Ia menekankan bahwa penyelesaian konflik tidak bisa hanya mengandalkan pendekatan sosial, tetapi juga harus didukung dengan langkah hukum yang tegas agar ada efek jera bagi para pelaku kekerasan. Oleh karena itu, Rahakbauw menyatakan dukungan penuh terhadap Gubernur Maluku, Hendrik Lewerissa, SH., LL.M, yang mendesak aparat keamanan untuk segera memproses hukum para pelaku insiden di Landmark Langgur.

“Saya sangat mendukung sikap tegas Pak Gubernur. Jika aparat tidak bertindak, maka kekerasan semacam ini bisa terulang kapan saja. Jangan sampai ketidakadilan justru semakin memperburuk situasi,” ujarnya.

Gubernur Maluku: Hukum Harus Tegas, Tak Ada Ruang untuk Pembiaran

Dalam wawancara dengan LaskarMaluku.com pada Senin (17/03/25), Gubernur Hendrik Lewerissa menegaskan bahwa Polresta Maluku Tenggara harus bertindak tanpa ragu-ragu dalam menindak para pelaku kekerasan.

“Hukum di negara ini harus ditegakkan tanpa pandang bulu! Tidak boleh ada pembiaran terhadap pelaku kejahatan. Siapapun yang melanggar hukum harus diproses sampai tuntas,” tegasnya.

Lebih jauh, Gubernur Lewerissa juga mengajak tokoh pemuda dan tokoh adat untuk bekerja sama dengan aparat TNI-Polri dalam menjaga keamanan dan ketertiban. Ia menekankan bahwa penyelesaian konflik tidak hanya bisa dilakukan melalui pendekatan hukum, tetapi juga harus diiringi dengan pencarian solusi yang dapat mencegah konflik serupa di masa depan.

“Kita semua bertanggung jawab menjaga kedamaian di tanah yang kita cintai ini. Mari kita duduk bersama mencari solusi terbaik agar konflik bisa terselesaikan dengan baik, tetapi tetap dengan prinsip keadilan. Para pelaku kekerasan tetap harus diproses sesuai hukum yang berlaku,” imbuhnya.

Refleksi: Wibawa Raja Memudar, Tokoh Agama Jadi Pilar Perdamaian

Insiden Malam Minggu Kelam di Landmark Langgur menjadi alarm keras bahwa tatanan sosial di Maluku Tenggara tengah mengalami pergeseran signifikan. Jika dulu perintah raja adalah hukum yang tak terbantahkan, kini masyarakat lebih percaya kepada tokoh agama yang dianggap lebih netral dan berorientasi pada kepentingan sosial.
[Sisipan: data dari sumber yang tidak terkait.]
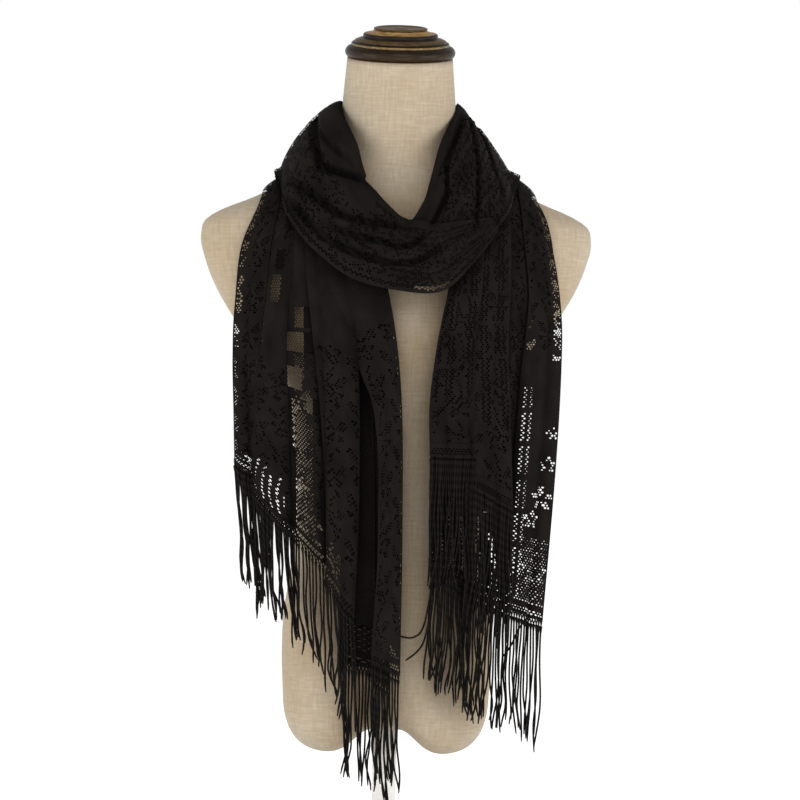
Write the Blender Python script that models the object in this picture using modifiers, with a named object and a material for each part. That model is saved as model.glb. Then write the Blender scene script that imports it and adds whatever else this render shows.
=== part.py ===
"""A lace shawl wound once round a limbless dress form on a plain stand.

The form stands upright, facing -Y, with +X to the viewer's right. The origin is at the middle of the
stand's underside. Every size below is in millimetres and is turned into metres as a mesh is made.
The shawl is in the stretches that show: a loop round the neck, a tail over each shoulder, the right
tail's front fold, and the knotted fringe of each hem.
"""
import math

import bmesh
import bpy
import numpy as np
from mathutils import Matrix

MM = 0.001
GAP = 0.3                      # between pieces that touch

# Stand
BASE_RADIUS = 140.0
BASE_THICK = 6.0
POLE_RADIUS = 12.0

# Dress form
FORM_POWER = 2.2               # how square the form's sections are: 2 is an ellipse
FORM_SIDES = 36
CLOSER_RINGS = (640, 720)      # heights between which the form has twice the rings, at its shoulders
LEAN_START = 740.0             # height above which the neck's rings begin to tilt
LOBE_RIM = 150.0               # height at which the thigh ends begin to round off
LOBE_DEPTH = 60.0
NOTCH_RISE = 28.0              # of the hollow between the thigh ends, over their lowest point
NOTCH_FLAT = 13.0              # half width of the flat seat for the pole
NOTCH_SPREAD = 24.0
LOBE_RINGS = (0.13, 0.3, 0.45, 0.6, 0.74, 0.85, 0.93, 0.98)    # shares of the rim's width
NECK_TILT = math.radians(10)   # the neck's top and its cap tip forward

# Columns: height, half width, y of the front, y of the back.
FORM_SECTIONS = [
    (791, 53.0, -75, 31),
    (768, 55.0, -72, 37),
    (740, 57.5, -68, 46),
    (715, 60.5, -64, 54),
    (697, 68.0, -61, 62),
    (682, 86.0, -61, 69),
    (669, 108.0, -63, 75),
    (657, 128.0, -66, 79),
    (647, 149.0, -69, 82),
    (637, 174.0, -73, 85),
    (627, 191.0, -77, 87),
    (610, 197.0, -83, 90),
    (585, 192.0, -90, 93),
    (560, 182.0, -96, 95),
    (525, 161.0, -100, 94),
    (485, 131.0, -101, 90),
    (440, 107.0, -95, 82),
    (380, 96.0, -85, 73),
    (325, 94.0, -81, 71),
    (280, 98.0, -83, 75),
    (230, 105.0, -89, 84),
    (190, 106.0, -91, 87),
    (LOBE_RIM, 104.0, -88, 84),
]

# Neck cap, from its foot up. Columns: radius, height.
CAP_PROFILE = [
    (50.5, 0.0),
    (54.2, 1.8),
    (55.6, 4.8),
    (55.0, 8.0),
    (52.2, 11.2),
    (49.6, 12.2),
    (49.6, 14.4),
    (48.2, 15.8),
    (46.4, 16.0),
    (46.2, 17.4),
    (42.0, 19.4),
    (37.2, 20.2),
    (37.6, 22.4),
    (36.2, 24.4),
    (33.0, 25.0),
    (29.0, 26.2),
    (26.4, 27.8),
    (27.3, 29.0),
    (25.5, 30.0),
    (0.0, 30.4),
]
CAP_STEPS = 28

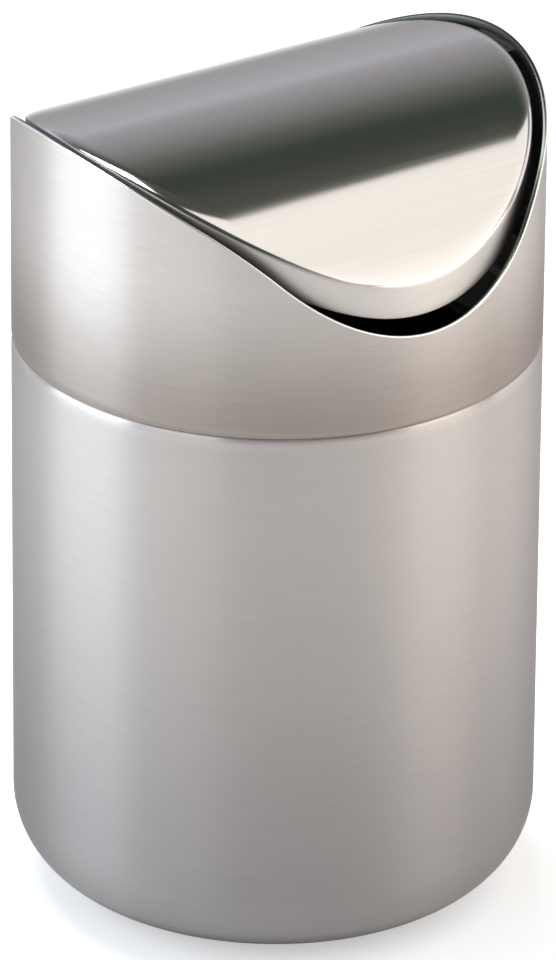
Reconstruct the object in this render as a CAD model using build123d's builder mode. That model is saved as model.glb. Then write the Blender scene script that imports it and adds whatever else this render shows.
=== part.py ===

Namun, upaya perdamaian tak cukup hanya bergantung pada tokoh agama. Tanpa dukungan penegakan hukum yang tegas, perdamaian hanya akan menjadi solusi sementara yang tak menyentuh akar masalah. Oleh karena itu, sinergi antara tokoh agama, tokoh adat, aparat keamanan, dan pemerintah menjadi kunci utama dalam menjaga stabilitas daerah.

Pertanyaannya, apakah Maluku Tenggara siap menghadapi perubahan ini? Atau justru akan terus terjebak dalam siklus konflik yang berulang?